**Task prompt:**
Every line holding the string "picks" should be gathered.

□ □ □

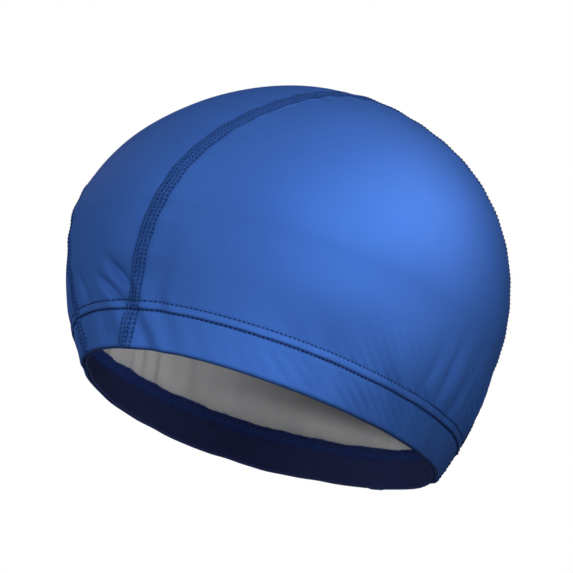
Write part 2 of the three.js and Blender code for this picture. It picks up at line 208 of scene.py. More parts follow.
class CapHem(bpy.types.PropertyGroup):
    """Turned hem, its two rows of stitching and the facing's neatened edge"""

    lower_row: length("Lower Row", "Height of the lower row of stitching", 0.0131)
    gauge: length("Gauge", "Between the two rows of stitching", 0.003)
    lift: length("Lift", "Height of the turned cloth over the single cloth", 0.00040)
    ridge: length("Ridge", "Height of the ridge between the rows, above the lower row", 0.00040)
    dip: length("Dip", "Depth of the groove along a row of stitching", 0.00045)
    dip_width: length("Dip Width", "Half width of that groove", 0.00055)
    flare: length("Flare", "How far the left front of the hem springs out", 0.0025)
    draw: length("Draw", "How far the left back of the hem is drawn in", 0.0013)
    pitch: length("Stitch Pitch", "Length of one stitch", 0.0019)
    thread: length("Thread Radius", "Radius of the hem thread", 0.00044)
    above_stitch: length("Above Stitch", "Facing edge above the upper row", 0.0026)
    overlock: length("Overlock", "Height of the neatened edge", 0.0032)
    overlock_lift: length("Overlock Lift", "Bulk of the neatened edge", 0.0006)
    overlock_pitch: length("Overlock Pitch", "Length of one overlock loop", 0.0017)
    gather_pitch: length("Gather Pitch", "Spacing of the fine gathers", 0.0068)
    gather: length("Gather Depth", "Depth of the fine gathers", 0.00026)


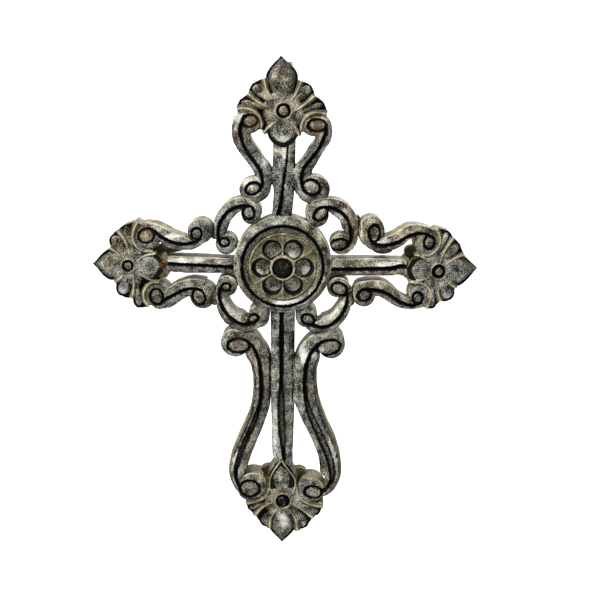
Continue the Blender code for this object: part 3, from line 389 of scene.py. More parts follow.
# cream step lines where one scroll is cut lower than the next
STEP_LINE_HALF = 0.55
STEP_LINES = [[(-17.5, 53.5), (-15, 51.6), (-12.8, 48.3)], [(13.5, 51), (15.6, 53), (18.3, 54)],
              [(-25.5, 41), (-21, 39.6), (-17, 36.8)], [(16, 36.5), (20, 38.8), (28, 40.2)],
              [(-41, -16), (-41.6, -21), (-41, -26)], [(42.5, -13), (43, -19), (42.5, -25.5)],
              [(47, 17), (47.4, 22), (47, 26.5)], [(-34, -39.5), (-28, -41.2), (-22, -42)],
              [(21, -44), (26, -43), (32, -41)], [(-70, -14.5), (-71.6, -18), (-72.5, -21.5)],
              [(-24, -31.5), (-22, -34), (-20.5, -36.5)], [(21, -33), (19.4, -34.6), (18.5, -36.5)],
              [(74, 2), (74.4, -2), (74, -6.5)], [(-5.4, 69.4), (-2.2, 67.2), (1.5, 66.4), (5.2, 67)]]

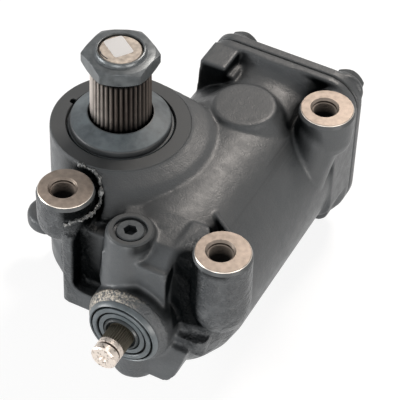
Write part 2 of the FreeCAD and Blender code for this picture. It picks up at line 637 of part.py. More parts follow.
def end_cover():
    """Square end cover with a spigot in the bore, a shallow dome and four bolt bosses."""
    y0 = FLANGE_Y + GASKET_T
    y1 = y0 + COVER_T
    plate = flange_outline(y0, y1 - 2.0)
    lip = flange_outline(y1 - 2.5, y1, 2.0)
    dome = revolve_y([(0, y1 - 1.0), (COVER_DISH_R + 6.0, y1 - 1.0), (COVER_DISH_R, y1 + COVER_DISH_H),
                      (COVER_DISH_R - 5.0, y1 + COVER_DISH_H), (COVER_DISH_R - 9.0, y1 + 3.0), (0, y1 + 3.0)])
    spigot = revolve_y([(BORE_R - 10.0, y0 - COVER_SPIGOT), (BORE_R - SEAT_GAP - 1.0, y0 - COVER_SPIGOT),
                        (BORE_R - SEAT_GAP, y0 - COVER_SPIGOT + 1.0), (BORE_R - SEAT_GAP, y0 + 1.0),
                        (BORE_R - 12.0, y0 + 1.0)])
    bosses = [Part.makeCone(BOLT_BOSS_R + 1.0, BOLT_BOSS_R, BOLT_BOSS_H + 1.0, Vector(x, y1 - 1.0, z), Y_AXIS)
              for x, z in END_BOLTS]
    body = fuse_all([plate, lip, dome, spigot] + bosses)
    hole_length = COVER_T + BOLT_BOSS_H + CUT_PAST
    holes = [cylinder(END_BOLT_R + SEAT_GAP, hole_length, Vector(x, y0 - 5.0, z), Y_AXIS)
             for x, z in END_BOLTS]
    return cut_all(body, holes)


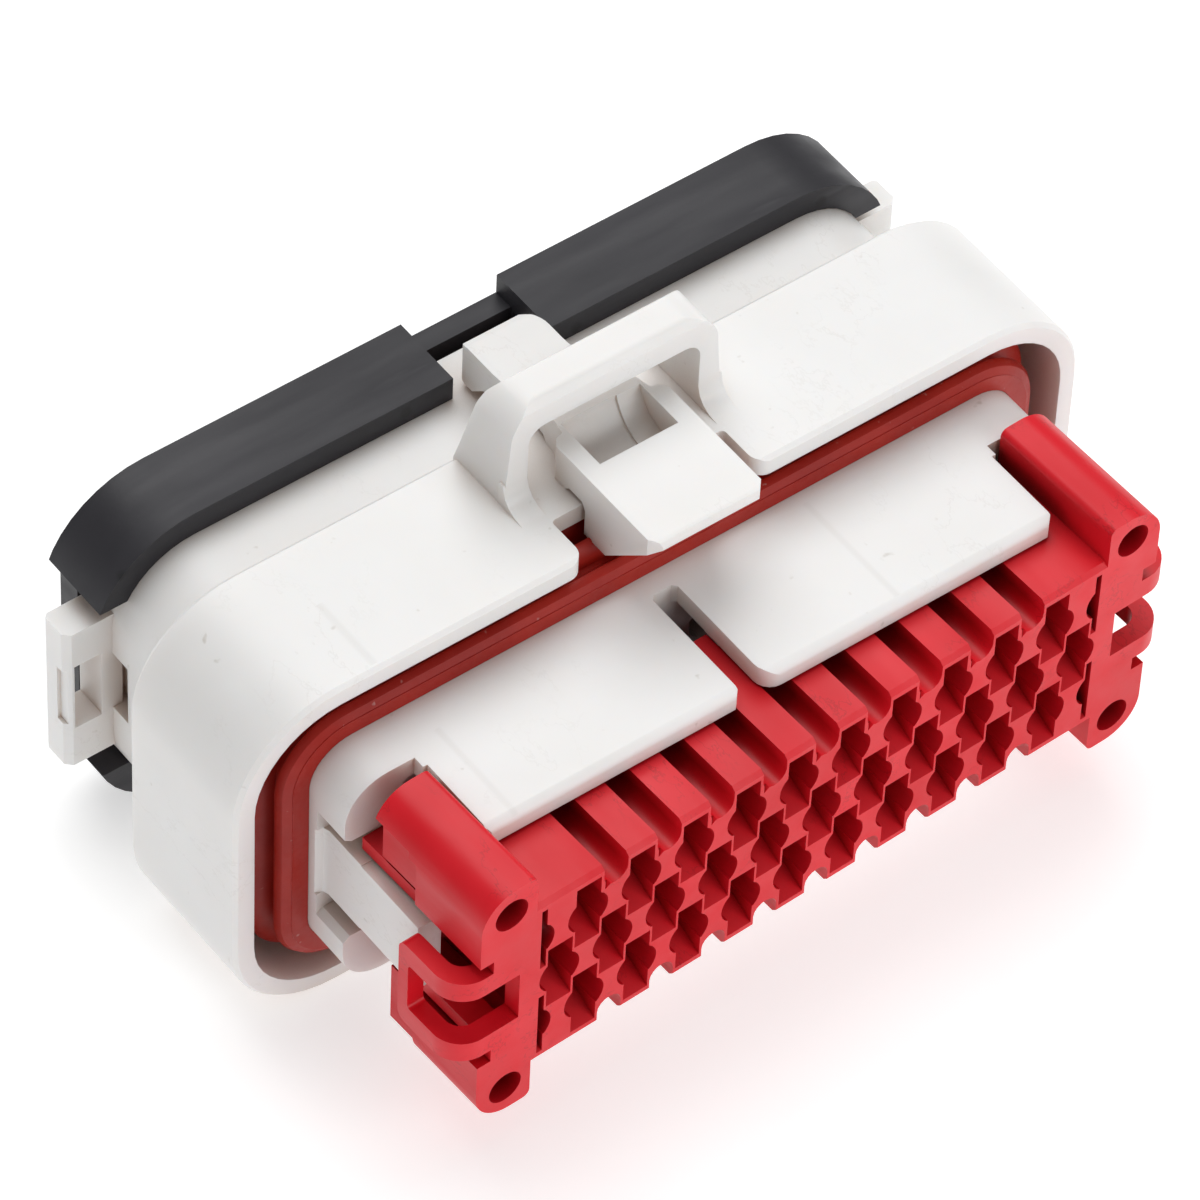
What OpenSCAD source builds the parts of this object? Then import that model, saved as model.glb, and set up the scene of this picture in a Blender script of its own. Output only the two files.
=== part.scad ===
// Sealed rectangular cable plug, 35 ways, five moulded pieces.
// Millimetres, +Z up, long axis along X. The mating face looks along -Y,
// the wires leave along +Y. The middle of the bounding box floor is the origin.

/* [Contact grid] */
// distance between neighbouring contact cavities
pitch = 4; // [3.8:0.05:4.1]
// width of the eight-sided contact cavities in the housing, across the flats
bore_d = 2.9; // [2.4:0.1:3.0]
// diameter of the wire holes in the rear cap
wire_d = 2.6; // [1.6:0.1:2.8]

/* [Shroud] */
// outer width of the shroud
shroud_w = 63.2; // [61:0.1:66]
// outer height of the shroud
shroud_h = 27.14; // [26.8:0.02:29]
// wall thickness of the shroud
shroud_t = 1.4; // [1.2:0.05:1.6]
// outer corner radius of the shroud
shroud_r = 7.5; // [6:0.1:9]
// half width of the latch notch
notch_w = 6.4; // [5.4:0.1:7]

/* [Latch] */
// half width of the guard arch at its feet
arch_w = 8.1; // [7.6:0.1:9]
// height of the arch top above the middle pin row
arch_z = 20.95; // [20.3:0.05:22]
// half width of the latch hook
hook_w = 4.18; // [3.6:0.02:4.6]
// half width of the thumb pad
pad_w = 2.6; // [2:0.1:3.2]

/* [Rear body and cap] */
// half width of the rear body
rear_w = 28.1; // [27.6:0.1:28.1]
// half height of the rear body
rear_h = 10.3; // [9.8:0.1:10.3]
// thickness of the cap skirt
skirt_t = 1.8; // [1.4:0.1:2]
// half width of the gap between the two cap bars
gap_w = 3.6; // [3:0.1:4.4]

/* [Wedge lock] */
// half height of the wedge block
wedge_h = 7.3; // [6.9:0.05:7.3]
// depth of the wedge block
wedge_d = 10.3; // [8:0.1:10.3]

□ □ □

**Full response:**
Write part 2 of the three.js and Blender code for this picture. It picks up at line 208 of scene.py. More parts follow.
Write part 2 of the FreeCAD and Blender code for this picture. It picks up at line 637 of part.py. More parts follow.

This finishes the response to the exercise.